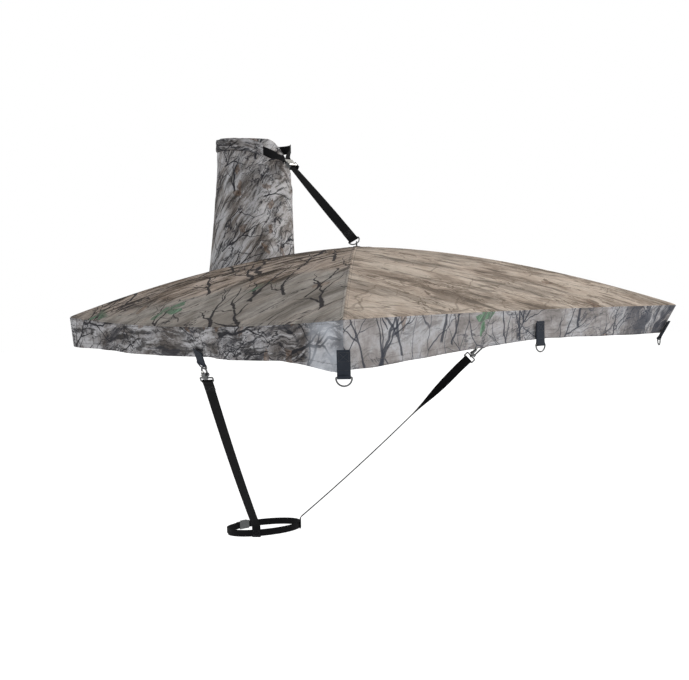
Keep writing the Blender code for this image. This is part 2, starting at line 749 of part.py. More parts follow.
def sleeve_radius(height, angle):
    """The sleeve's inner radius. It flares towards the roof, most of all on the left behind."""
    left = math.exp(-1.8 * (1 - math.cos(angle - math.radians(-124))))
    low = max(0, 1 - max(height, 0.10) / 0.45)
    return 0.1060 + (0.006 + 0.044 * left) * low ** 1.25


def smoothstep(share):
    share = min(max(share, 0), 1)
    return share * share * (3 - 2 * share)


def sleeve_fall(angle):
    """How far the strap drags the sleeve's top down, from the front round to the right."""
    turn = math.degrees((angle + math.pi) % math.tau - math.pi)
    return 0.095 * smoothstep((turn + 14) / 72) * (1 - smoothstep((turn - 70) / 50))


def make_sleeve():
    open_half = 0.012

    def place(across, rise):
        gap = open_half / TRUNK_RADIUS
        angle = math.pi + gap + (2 * math.pi - 2 * gap) * across
        forward = -math.cos(angle)
        foot_radius = sleeve_radius(0, angle)
        foot = roof_height(foot_radius * math.sin(angle), foot_radius * forward) + CLOTH + 0.0010
        top = SLEEVE_TOP + COLLAR_SLOPE * TRUNK_RADIUS * forward - sleeve_fall(angle)
        height = foot + (top - foot) * rise
        radius = sleeve_radius(height, angle)
        return Vector((radius * math.sin(angle), radius * forward, height))

    sheet("trunk_sleeve", 44, 8, place, CLOTH, 1, ROOF_CLOTH)

    def closure(across, rise):
        foot = 0.0085
        top = SLEEVE_TOP - CASING_HEIGHT + 0.0055
        height = foot + (top - foot) * rise
        angle = math.pi + (0.030 / TRUNK_RADIUS) * (2 * across - 1)
        radius = sleeve_radius(height, angle) + CLOTH + 2 * GAP
        return Vector((radius * math.sin(angle), -radius * math.cos(angle), height))

    sheet("sleeve_closure", 6, 8, closure, 0.0014, 1, HOOK_AND_LOOP)

    route = []
    for centre, way in collar_route(COLLAR_RADIUS + 0.0018, 0.060, 9)[:35]:
        centre = Vector((centre.x, centre.y, collar_level(centre, way)))
        route.append((centre, Z * (CASING_HEIGHT / 2 - 0.0006)))
    strap("sleeve_casing", route, ROOF_CLOTH, CLOTH)


# --- Assembly ----------------------------------------------------------------------------------

def main():
    make_roof()
    make_ridge_tapes()
    make_poles()
    make_apex_fittings()

    diagonal = Vector((-1, -1, 0)).normalized()
    make_tab("front_left", CORNERS["front_left"] + diagonal * 0.0045 - Z * 0.1045, Z, diagonal)
    make_tab("front_middle", Vector((0.010, FRONT_Y - 0.0050, -0.0715)), Z, -Y)
    lean = CORNER_LEAN["front_right"]
    drop = VALANCE_DROP["right"]
    hem = CORNERS["front_right"] + Vector((-lean, lean, -drop))
    up = (CORNERS["front_right"] - hem).normalized()
    outward = (Vector((1, -1, 0)) - up * up.dot(Vector((1, -1, 0)))).normalized()
    make_tab("front_right", hem - up * 0.014 + outward * 0.0045, up, outward)

    for label, side in (("left", -1), ("right", 1)):
        line = SideLine(side)
        make_tab(label, line.ring, -line.down, line.outward, -line.down)
        make_hook(label, line)
        make_side_strap(label, line)

    make_belt()
    for label, (place, width) in buckle_frames().items():
        make_buckle(label, place, width)
    make_collar()
    make_suspension()
    make_sleeve()


main()
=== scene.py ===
import math

import bmesh
import bpy
import numpy as np
from mathutils import Matrix, Vector


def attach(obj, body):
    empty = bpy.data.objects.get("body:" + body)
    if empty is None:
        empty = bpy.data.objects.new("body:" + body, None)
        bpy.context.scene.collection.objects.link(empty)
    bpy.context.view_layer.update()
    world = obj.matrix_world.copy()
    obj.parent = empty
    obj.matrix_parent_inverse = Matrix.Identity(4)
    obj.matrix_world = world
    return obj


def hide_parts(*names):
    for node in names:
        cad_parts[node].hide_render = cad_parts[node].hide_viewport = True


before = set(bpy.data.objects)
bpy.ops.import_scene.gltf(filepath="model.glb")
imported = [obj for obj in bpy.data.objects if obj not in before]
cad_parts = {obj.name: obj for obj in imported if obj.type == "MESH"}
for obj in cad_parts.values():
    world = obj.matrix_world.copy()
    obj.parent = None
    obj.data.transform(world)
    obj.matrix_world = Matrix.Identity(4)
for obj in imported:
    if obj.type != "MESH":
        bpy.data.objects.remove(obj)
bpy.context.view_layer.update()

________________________

PROBLEM DESCRIPTION: Reproduce every line of the data verbatim.

THE REPLY:
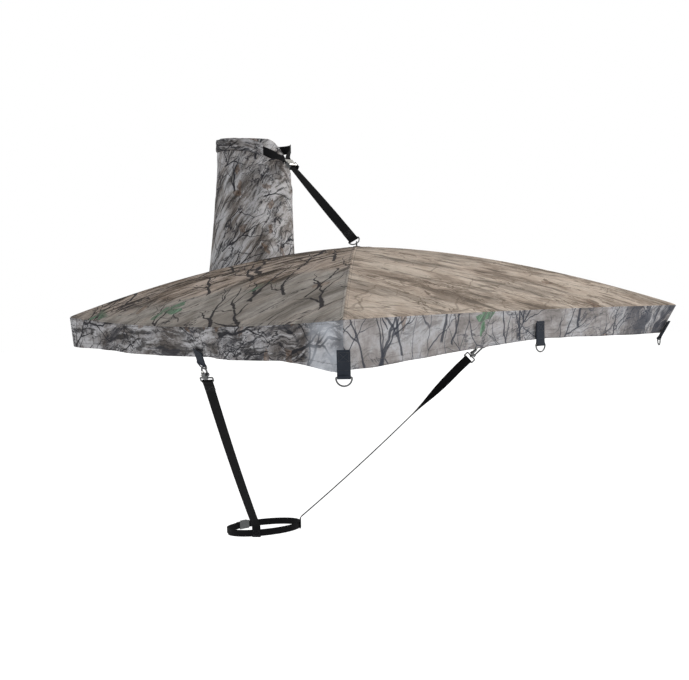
Keep writing the Blender code for this image. This is part 2, starting at line 749 of part.py. More parts follow.
def sleeve_radius(height, angle):
    """The sleeve's inner radius. It flares towards the roof, most of all on the left behind."""
    left = math.exp(-1.8 * (1 - math.cos(angle - math.radians(-124))))
    low = max(0, 1 - max(height, 0.10) / 0.45)
    return 0.1060 + (0.006 + 0.044 * left) * low ** 1.25


def smoothstep(share):
    share = min(max(share, 0), 1)
    return share * share * (3 - 2 * share)


def sleeve_fall(angle):
    """How far the strap drags the sleeve's top down, from the front round to the right."""
    turn = math.degrees((angle + math.pi) % math.tau - math.pi)
    return 0.095 * smoothstep((turn + 14) / 72) * (1 - smoothstep((turn - 70) / 50))


def make_sleeve():
    open_half = 0.012

    def place(across, rise):
        gap = open_half / TRUNK_RADIUS
        angle = math.pi + gap + (2 * math.pi - 2 * gap) * across
        forward = -math.cos(angle)
        foot_radius = sleeve_radius(0, angle)
        foot = roof_height(foot_radius * math.sin(angle), foot_radius * forward) + CLOTH + 0.0010
        top = SLEEVE_TOP + COLLAR_SLOPE * TRUNK_RADIUS * forward - sleeve_fall(angle)
        height = foot + (top - foot) * rise
        radius = sleeve_radius(height, angle)
        return Vector((radius * math.sin(angle), radius * forward, height))

    sheet("trunk_sleeve", 44, 8, place, CLOTH, 1, ROOF_CLOTH)

    def closure(across, rise):
        foot = 0.0085
        top = SLEEVE_TOP - CASING_HEIGHT + 0.0055
        height = foot + (top - foot) * rise
        angle = math.pi + (0.030 / TRUNK_RADIUS) * (2 * across - 1)
        radius = sleeve_radius(height, angle) + CLOTH + 2 * GAP
        return Vector((radius * math.sin(angle), -radius * math.cos(angle), height))

    sheet("sleeve_closure", 6, 8, closure, 0.0014, 1, HOOK_AND_LOOP)

    route = []
    for centre, way in collar_route(COLLAR_RADIUS + 0.0018, 0.060, 9)[:35]:
        centre = Vector((centre.x, centre.y, collar_level(centre, way)))
        route.append((centre, Z * (CASING_HEIGHT / 2 - 0.0006)))
    strap("sleeve_casing", route, ROOF_CLOTH, CLOTH)


# --- Assembly ----------------------------------------------------------------------------------

def main():
    make_roof()
    make_ridge_tapes()
    make_poles()
    make_apex_fittings()

    diagonal = Vector((-1, -1, 0)).normalized()
    make_tab("front_left", CORNERS["front_left"] + diagonal * 0.0045 - Z * 0.1045, Z, diagonal)
    make_tab("front_middle", Vector((0.010, FRONT_Y - 0.0050, -0.0715)), Z, -Y)
    lean = CORNER_LEAN["front_right"]
    drop = VALANCE_DROP["right"]
    hem = CORNERS["front_right"] + Vector((-lean, lean, -drop))
    up = (CORNERS["front_right"] - hem).normalized()
    outward = (Vector((1, -1, 0)) - up * up.dot(Vector((1, -1, 0)))).normalized()
    make_tab("front_right", hem - up * 0.014 + outward * 0.0045, up, outward)

    for label, side in (("left", -1), ("right", 1)):
        line = SideLine(side)
        make_tab(label, line.ring, -line.down, line.outward, -line.down)
        make_hook(label, line)
        make_side_strap(label, line)

    make_belt()
    for label, (place, width) in buckle_frames().items():
        make_buckle(label, place, width)
    make_collar()
    make_suspension()
    make_sleeve()


main()
=== scene.py ===
import math

import bmesh
import bpy
import numpy as np
from mathutils import Matrix, Vector


def attach(obj, body):
    empty = bpy.data.objects.get("body:" + body)
    if empty is None:
        empty = bpy.data.objects.new("body:" + body, None)
        bpy.context.scene.collection.objects.link(empty)
    bpy.context.view_layer.update()
    world = obj.matrix_world.copy()
    obj.parent = empty
    obj.matrix_parent_inverse = Matrix.Identity(4)
    obj.matrix_world = world
    return obj


def hide_parts(*names):
    for node in names:
        cad_parts[node].hide_render = cad_parts[node].hide_viewport = True


before = set(bpy.data.objects)
bpy.ops.import_scene.gltf(filepath="model.glb")
imported = [obj for obj in bpy.data.objects if obj not in before]
cad_parts = {obj.name: obj for obj in imported if obj.type == "MESH"}
for obj in cad_parts.values():
    world = obj.matrix_world.copy()
    obj.parent = None
    obj.data.transform(world)
    obj.matrix_world = Matrix.Identity(4)
for obj in imported:
    if obj.type != "MESH":
        bpy.data.objects.remove(obj)
bpy.context.view_layer.update()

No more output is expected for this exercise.